In January, there was a bigger incident. The school was holding a fundraiser for a new sports facility. They had students bring in coins to fill a giant jar, with prizes for the class that collected the most. My son came home looking frustrated. “They want us to bring money for a new gym, but some kids don’t even have enough for lunch. That’s not fair.”
I thought it was just him venting, but the next day he decided to act. He told his class that instead of putting their coins in the gym jar, they should pool them to buy lunch for kids who needed it. A few actually listened. This, of course, made it to the principal’s desk.
When I went in for the meeting, I expected to be scolded for “undermining school initiatives.” Instead, the principal was smiling faintly. “Your son has strong convictions,” she said, “but he needs to learn about systems.” I almost told her that maybe the system needed to learn from him, but I held back.
Things smoothed over for a while—until the spring talent show. He signed up, but wouldn’t tell us what he planned to do. On the night of the event, he walked onto the stage with nothing but a whiteboard. He drew a huge question mark and started talking about curiosity—how adults tell kids to ask questions, but then get annoyed when we ask too many. He ended with, “If we stop asking, we stop learning. And that’s when we make the same mistakes over and over.”

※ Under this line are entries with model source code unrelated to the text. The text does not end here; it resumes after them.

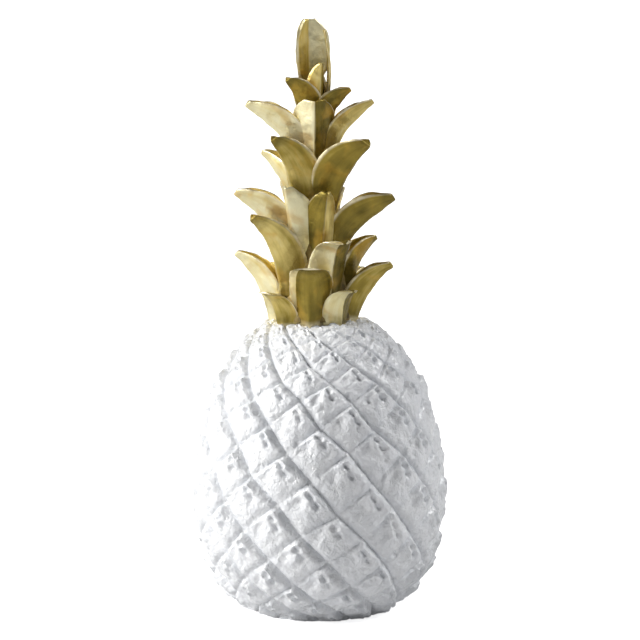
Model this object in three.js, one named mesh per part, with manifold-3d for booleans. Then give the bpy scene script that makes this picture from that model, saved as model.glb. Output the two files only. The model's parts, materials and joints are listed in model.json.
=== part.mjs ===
import * as THREE from "three";
import { mergeVertices } from "three/addons/utils/BufferGeometryUtils.js";
import Module from "manifold-3d";

// Pineapple coin bank: a hollow white fruit with a gilded crown of leaves on its neck,
// a coin slot high in the back and a soft stopper in the base.
// Millimetres, +Z up, front towards -Y. The origin is on the ground, under the fruit's axis.

// Driving sizes of the fruit
const fruitHeight = 117;
const footRadius = 27.4;
const widestRadius = 51;
const neckRadius = 22.2;
const wall = 4.2; // from the grooves to the room for the coins

// Relief of one fruitlet: lifts are measured off the outline, places and the bevel are
// shares of its side, counted from its top corner
const grooveLift = -1.3;
const shoulder = { lift: 0.3, footLift: 1.3, bevel: 0.12 };
const bractTip = { lift: 1.7, place: 0.34 };
const bractHollow = { lift: -0.1, place: 0.23 };

// Spiral lattice of fruitlets: 13 grooves fall to the right and 12 to the left
const rightGrooves = 13;
const leftGrooves = 12;
const rightStep = { turn: 12, drop: 13.1 }; // degrees round and degrees down per fruitlet
const leftStep = {
  turn: (360 - leftGrooves * rightStep.turn) / rightGrooves,
  drop: (rightStep.drop * leftGrooves) / rightGrooves,
};
const latticeStart = { turn: 1.5, climb: 115.4 };

// Base, slot and neck
const floorThickness = 6;
const roofThickness = 5;
const stopperHole = 19;
const stopperRecess = { radius: 23, depth: 2.4 };
const slot = { length: 36, height: 5.4, level: 84, start: 18 };
const socket = { radius: 9, depth: 8 };
const seatGap = 0.3;
const overrun = 5; // how far a cutter passes the face it opens

// Crown of leaves, set a little to the left of the fruit's axis
const crownShift = -2.3;
const stalk = { foot: 16.5, taperTop: 3, tip: 1.5, top: 214, taper: 0.8 };
const leafSeat = 1.6; // the keel's distance from the stalk at the root
const leafThickness = 2.6;
const leafThinning = 0.35; // share of the thickness lost at the tip
const leafRim = 1.5;
const rimSlope = 0.2;
const keelCrease = 0.8; // share of the section that is a straight roof, not an arc
const leafArc = THREE.MathUtils.degToRad(68); // half of the turn of a leaf's section
const keelPull = 0.35; // handle length of the keel's curve, as a share of its span
const leafRings = 6;

const wasm = await Module();
wasm.setup();

// Solids

function solidOf(geometry) {
  const bare = geometry.index ? geometry.toNonIndexed() : geometry.clone();
  bare.deleteAttribute("normal");
  bare.deleteAttribute("uv");
  const merged = mergeVertices(bare, 1e-4);
  return new wasm.Manifold(
    new wasm.Mesh({
      numProp: 3,
      vertProperties: merged.attributes.position.array,
      triVerts: new Uint32Array(merged.index.array),
    }),
  );
}

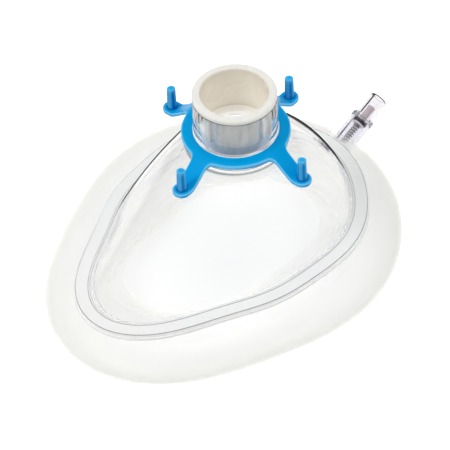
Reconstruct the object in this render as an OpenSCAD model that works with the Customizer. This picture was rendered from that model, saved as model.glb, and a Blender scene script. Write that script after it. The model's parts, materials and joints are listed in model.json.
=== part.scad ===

The room was silent for a moment, then people clapped—some reluctantly. The principal was clapping too, though her expression was unreadable.
The next week, the teacher sent home a note: “While your son’s points are thoughtful, he sometimes challenges authority in a way that disrupts class structure.” I read it twice and sighed. Samir said, “He’s just like you.” I didn’t know whether to take that as a compliment.
The real twist came in May. The school had organized a “Leadership Day” where select students gave short speeches about what leadership meant to them. The principal herself nominated my son. I was shocked—after all the “disruptive” notes, I didn’t think he’d be on their list.
When it was his turn, he stood there in his small blazer, hands in pockets, and said, “Leadership isn’t about making rules. It’s about listening and fixing things when the rules hurt people.” He paused, scanning the audience. “Sometimes the people in charge forget what it’s like for the people who aren’t.”
It was bold. And it was met with a mix of applause and uncomfortable shifting in seats. But afterward, a few parents came up to me quietly, saying, “I wish my kid had that kind of courage.”
Two weeks later, during the last parent-teacher meeting of the year, the principal pulled me aside. She said, “I’ve been teaching for over twenty years, and I can tell when a student is going to change the world. Your son might make a lot of people uncomfortable along the way, but that’s not always a bad thing.”
I walked out of that meeting with my chest full. It wasn’t about the grades or the “gifted” label. It was about him seeing the world clearly—and refusing to pretend otherwise just to fit in.
Over summer break, I asked him if he liked his school. He thought for a second, then said, “I like most of the kids. Some of the teachers are cool. But I don’t like when they tell us to think, but only in the way they want.” I laughed. “Welcome to life, mijo.”
Then he surprised me again. “Maybe when I’m older, I’ll make a school where kids can ask anything, and no one gets mad.”
I hugged him, thinking, Maybe you will. And maybe, just maybe, that’s how things start to change.
The truth is, I went into that private school interview thinking the goal was to get him into “the best place” so he could succeed. I didn’t realize he’d end up teaching me that success isn’t about fitting into the system—it’s about asking the right questions, even when the answers make people uncomfortable.
If I could leave one message for other parents, it would be this: nurture the questions. Even the ones that feel inconvenient or awkward. Because those are the seeds of real change.